start

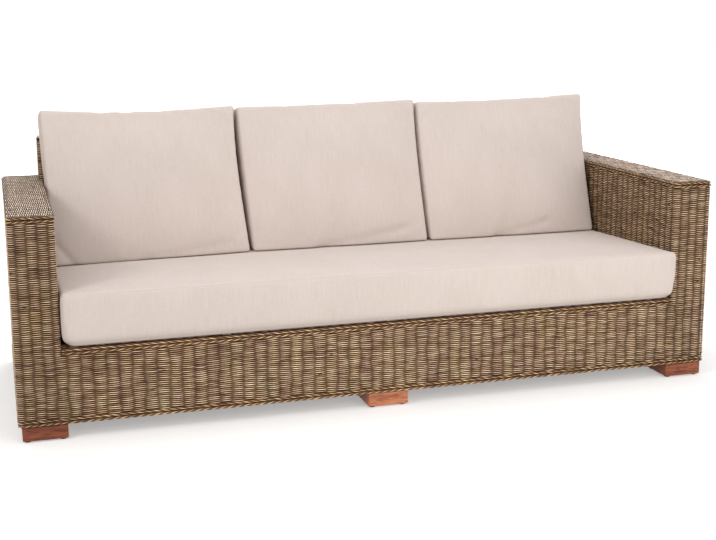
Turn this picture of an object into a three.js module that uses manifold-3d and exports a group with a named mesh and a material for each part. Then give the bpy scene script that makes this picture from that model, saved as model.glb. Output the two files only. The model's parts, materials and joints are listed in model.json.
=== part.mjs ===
// Rattan garden sofa.
// A timber frame stands on six wooden feet. Woven rattan walls with upright stakes are worked
// round it, each finished by a rope border, and four loose cushions lie in the seat.
// Millimetres. +X runs along the seat, +Y from the front to the back, +Z up.
// The origin is on the ground, in the middle of the sofa's footprint.
import * as THREE from 'three';
import { mergeVertices } from 'three/addons/utils/BufferGeometryUtils.js';
import Module from 'manifold-3d';

const wasm = await Module();
wasm.setup();

// Overall sizes
const SOFA_WIDTH = 2200;
const SOFA_DEPTH = 870;
const ARM_WIDTH = 130;
const ARM_HEIGHT = 650;
const SEAT_LEVEL = 268;
const BACK_RISE = 136;
const BACK_TOP_DEPTH = 80;
const BACK_OVERHANG = 11;
const BACK_LEAN = THREE.MathUtils.degToRad(18);
const FIT_GAP = 0.3;

// Feet
const FOOT_WIDTH = 128;
const FOOT_DEPTH = 122;
const FOOT_HEIGHT = 41;
const FOOT_SIDE_INSET = 10;
const FOOT_FRONT_INSET = 2;
const FOOT_EDGE = 3;
const GLIDE_RADIUS = 9;
const GLIDE_HEIGHT = 4;
const GLIDE_INSET = 15;

// Woven rattan
const SKIN = 9;
const STAKE_PITCH = 36.7;
const RIB_DEPTH = 3;
const CORNER_RADIUS = 12;
const BORDER_HEIGHT = 20;
const BORDER_PROUD = 1.5;
const ROPE_ROUNDING = 3;
const APRON_LIP = 30;

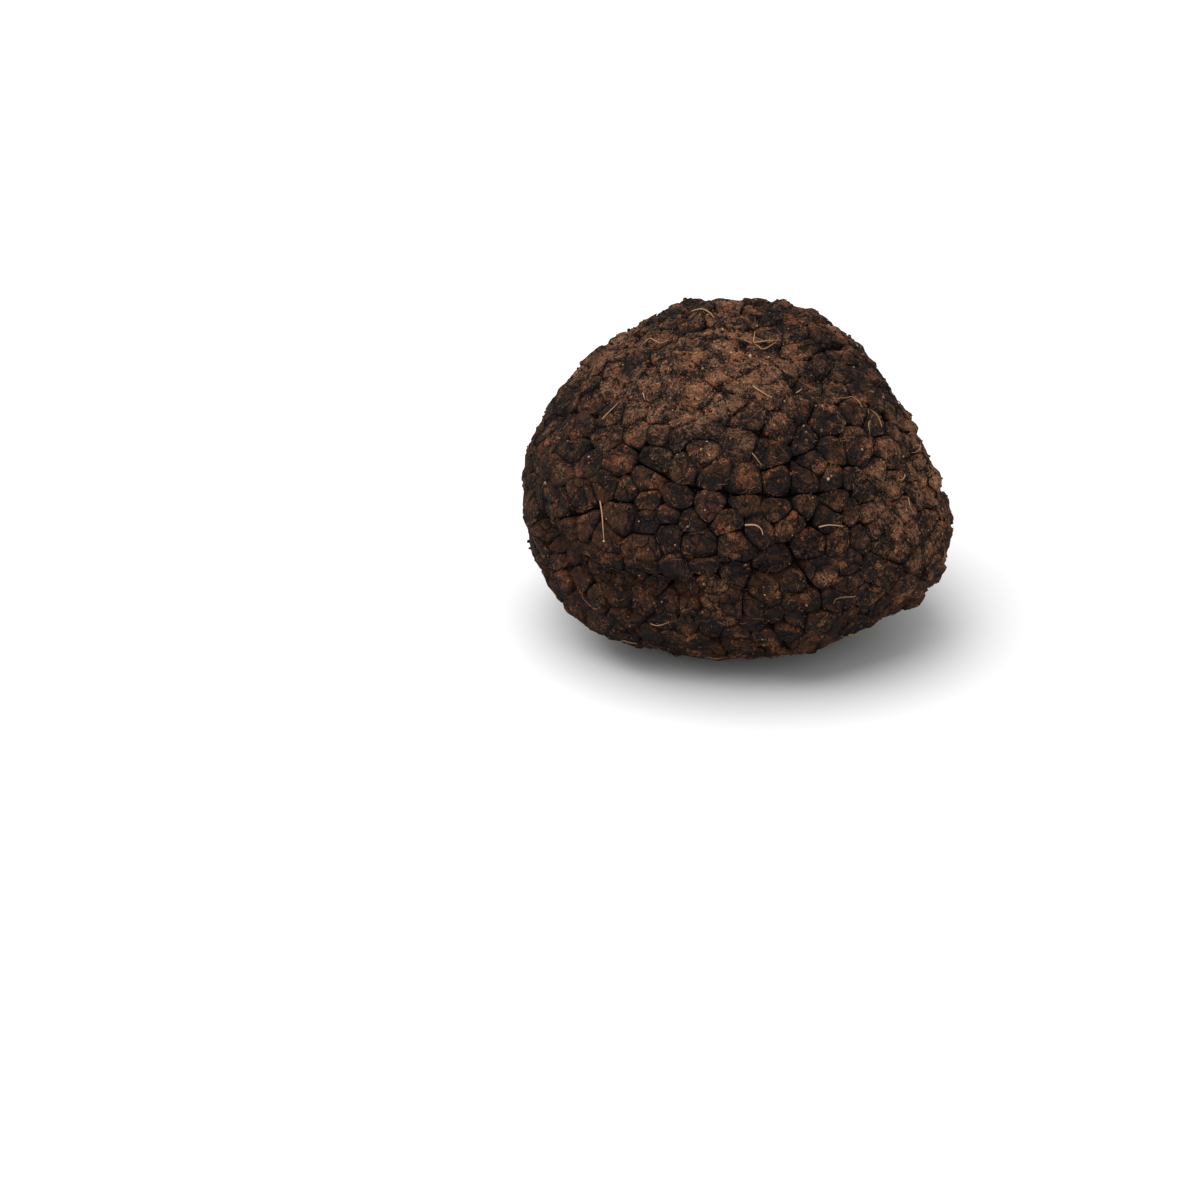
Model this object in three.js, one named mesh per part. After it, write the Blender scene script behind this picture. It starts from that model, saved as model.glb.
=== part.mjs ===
// A whole black truffle, as dug and brushed. It is one solid: a lumpy body whose rind is cracked into
// several hundred polygonal warts, which meet in narrow grooves.
// Millimetres, +Z up. The truffle rests on a small flat spot in the plane z = 0, and the middle of its
// width and depth is over the origin. Its long side lies along X, and its front faces -Y.

import * as THREE from "three";
import { ConvexHull } from "three/addons/math/ConvexHull.js";
import { ImprovedNoise } from "three/addons/math/ImprovedNoise.js";

// Overall size
const WIDTH = 60;
const DEPTH = 56;
const HEIGHT = 46;

// The body is an egg shape round its waist, the widest level. Its underside would reach a little below
// the resting plane, and is flat there instead.
const WAIST_HEIGHT = 18.8;
const DOME_HEIGHT = 27.6;
const UNDERSIDE_DEPTH = 20.1;
const WAIST_X = 29.1;
const WAIST_Y = 27.2;

// Broad swellings and hollows. Each is centred on a direction from the body's middle, given by its azimuth
// from +X towards +Y and its elevation above the waist in degrees, and fades out over its spread.
const LOBES = [
  { name: "flattened right slope", azimuth: 12, elevation: 20, spread: 27, rise: -4.1 },
  { name: "right lower swelling", azimuth: -8, elevation: -14, spread: 20, rise: 1.6 },
  { name: "left swelling", azimuth: 176, elevation: 14, spread: 20, rise: 0.8 },
  { name: "left front underside", azimuth: -138, elevation: -30, spread: 20, rise: 2.2 },
  { name: "left summit", azimuth: 122, elevation: 60, spread: 16, rise: 1.8 },
  { name: "right summit", azimuth: 56, elevation: 58, spread: 14, rise: 0.8 },
  { name: "front mound", azimuth: -98, elevation: 38, spread: 16, rise: 1.5 },
  { name: "left front cheek", azimuth: -140, elevation: 12, spread: 15, rise: 1.2 },
  { name: "hollow before the summit", azimuth: -48, elevation: 76, spread: 9, rise: -1.9 },
  { name: "valley down from it", azimuth: -46, elevation: 60, spread: 7, rise: -1.3 },
  { name: "hollow at the back", azimuth: 84, elevation: 8, spread: 20, rise: -1.6 },
  { name: "back right swelling", azimuth: 48, elevation: -6, spread: 20, rise: 1.2 },
];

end

[AIM]: Go back to the listing above and please repeat it exactly.

[TASK RESPONSE]:
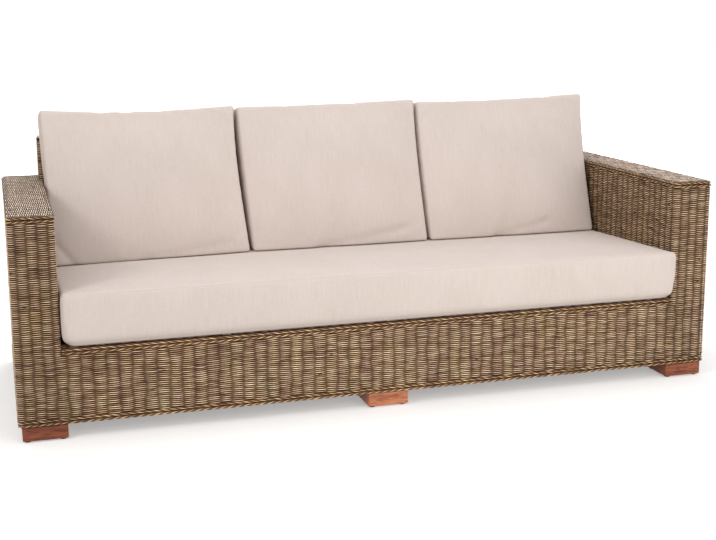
Turn this picture of an object into a three.js module that uses manifold-3d and exports a group with a named mesh and a material for each part. Then give the bpy scene script that makes this picture from that model, saved as model.glb. Output the two files only. The model's parts, materials and joints are listed in model.json.
=== part.mjs ===
// Rattan garden sofa.
// A timber frame stands on six wooden feet. Woven rattan walls with upright stakes are worked
// round it, each finished by a rope border, and four loose cushions lie in the seat.
// Millimetres. +X runs along the seat, +Y from the front to the back, +Z up.
// The origin is on the ground, in the middle of the sofa's footprint.
import * as THREE from 'three';
import { mergeVertices } from 'three/addons/utils/BufferGeometryUtils.js';
import Module from 'manifold-3d';

const wasm = await Module();
wasm.setup();

// Overall sizes
const SOFA_WIDTH = 2200;
const SOFA_DEPTH = 870;
const ARM_WIDTH = 130;
const ARM_HEIGHT = 650;
const SEAT_LEVEL = 268;
const BACK_RISE = 136;
const BACK_TOP_DEPTH = 80;
const BACK_OVERHANG = 11;
const BACK_LEAN = THREE.MathUtils.degToRad(18);
const FIT_GAP = 0.3;

// Feet
const FOOT_WIDTH = 128;
const FOOT_DEPTH = 122;
const FOOT_HEIGHT = 41;
const FOOT_SIDE_INSET = 10;
const FOOT_FRONT_INSET = 2;
const FOOT_EDGE = 3;
const GLIDE_RADIUS = 9;
const GLIDE_HEIGHT = 4;
const GLIDE_INSET = 15;

// Woven rattan
const SKIN = 9;
const STAKE_PITCH = 36.7;
const RIB_DEPTH = 3;
const CORNER_RADIUS = 12;
const BORDER_HEIGHT = 20;
const BORDER_PROUD = 1.5;
const ROPE_ROUNDING = 3;
const APRON_LIP = 30;

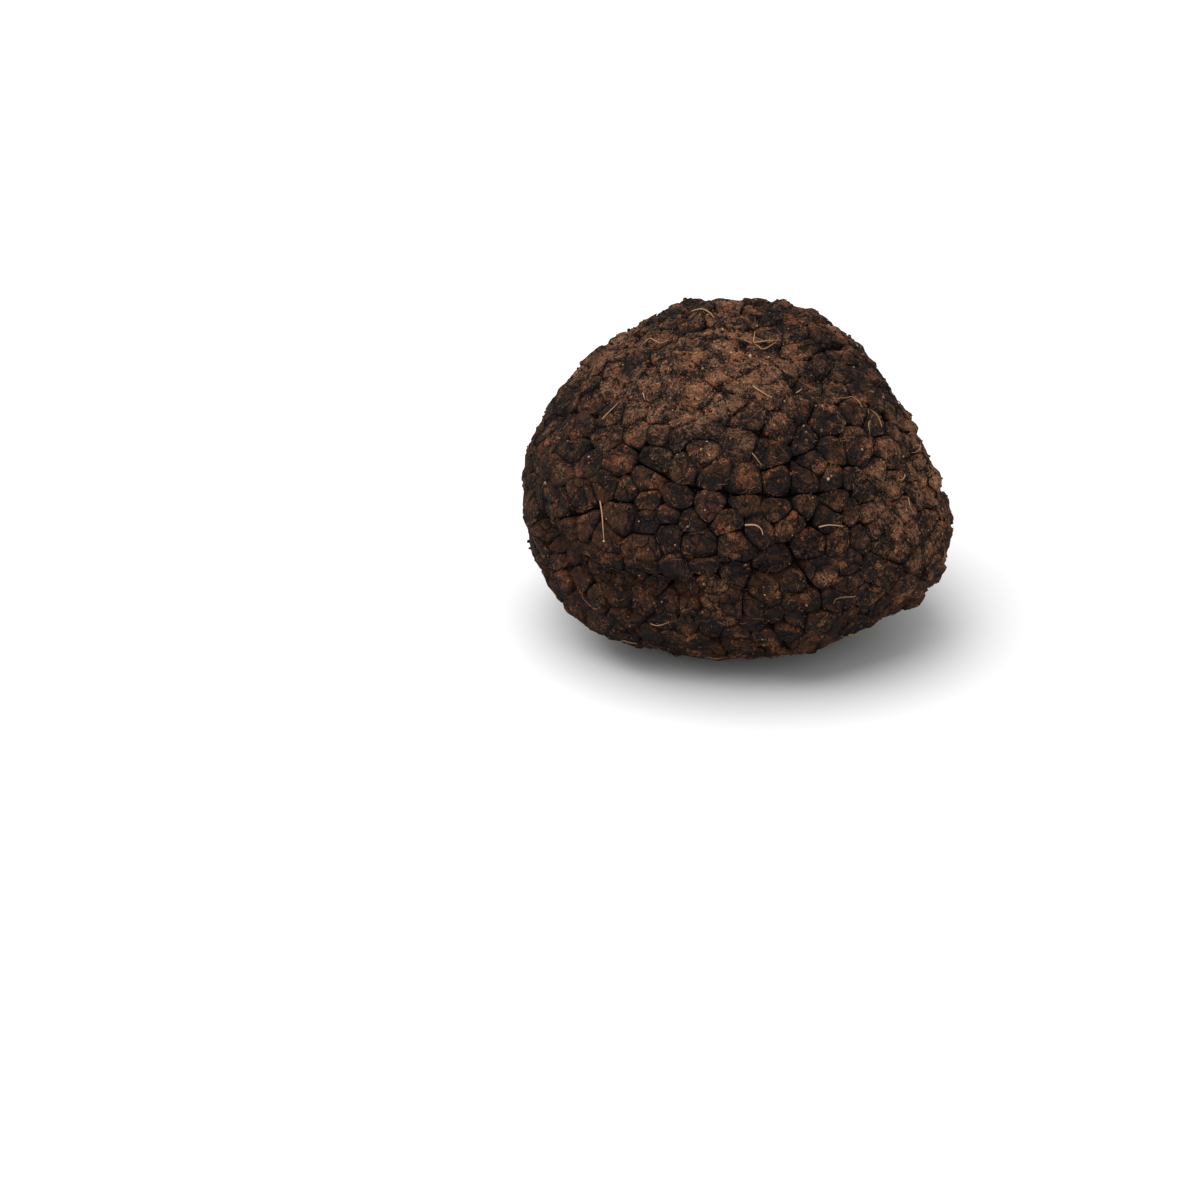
Model this object in three.js, one named mesh per part. After it, write the Blender scene script behind this picture. It starts from that model, saved as model.glb.
=== part.mjs ===
// A whole black truffle, as dug and brushed. It is one solid: a lumpy body whose rind is cracked into
// several hundred polygonal warts, which meet in narrow grooves.
// Millimetres, +Z up. The truffle rests on a small flat spot in the plane z = 0, and the middle of its
// width and depth is over the origin. Its long side lies along X, and its front faces -Y.

import * as THREE from "three";
import { ConvexHull } from "three/addons/math/ConvexHull.js";
import { ImprovedNoise } from "three/addons/math/ImprovedNoise.js";

// Overall size
const WIDTH = 60;
const DEPTH = 56;
const HEIGHT = 46;

// The body is an egg shape round its waist, the widest level. Its underside would reach a little below
// the resting plane, and is flat there instead.
const WAIST_HEIGHT = 18.8;
const DOME_HEIGHT = 27.6;
const UNDERSIDE_DEPTH = 20.1;
const WAIST_X = 29.1;
const WAIST_Y = 27.2;

// Broad swellings and hollows. Each is centred on a direction from the body's middle, given by its azimuth
// from +X towards +Y and its elevation above the waist in degrees, and fades out over its spread.
const LOBES = [
  { name: "flattened right slope", azimuth: 12, elevation: 20, spread: 27, rise: -4.1 },
  { name: "right lower swelling", azimuth: -8, elevation: -14, spread: 20, rise: 1.6 },
  { name: "left swelling", azimuth: 176, elevation: 14, spread: 20, rise: 0.8 },
  { name: "left front underside", azimuth: -138, elevation: -30, spread: 20, rise: 2.2 },
  { name: "left summit", azimuth: 122, elevation: 60, spread: 16, rise: 1.8 },
  { name: "right summit", azimuth: 56, elevation: 58, spread: 14, rise: 0.8 },
  { name: "front mound", azimuth: -98, elevation: 38, spread: 16, rise: 1.5 },
  { name: "left front cheek", azimuth: -140, elevation: 12, spread: 15, rise: 1.2 },
  { name: "hollow before the summit", azimuth: -48, elevation: 76, spread: 9, rise: -1.9 },
  { name: "valley down from it", azimuth: -46, elevation: 60, spread: 7, rise: -1.3 },
  { name: "hollow at the back", azimuth: 84, elevation: 8, spread: 20, rise: -1.6 },
  { name: "back right swelling", azimuth: 48, elevation: -6, spread: 20, rise: 1.2 },
];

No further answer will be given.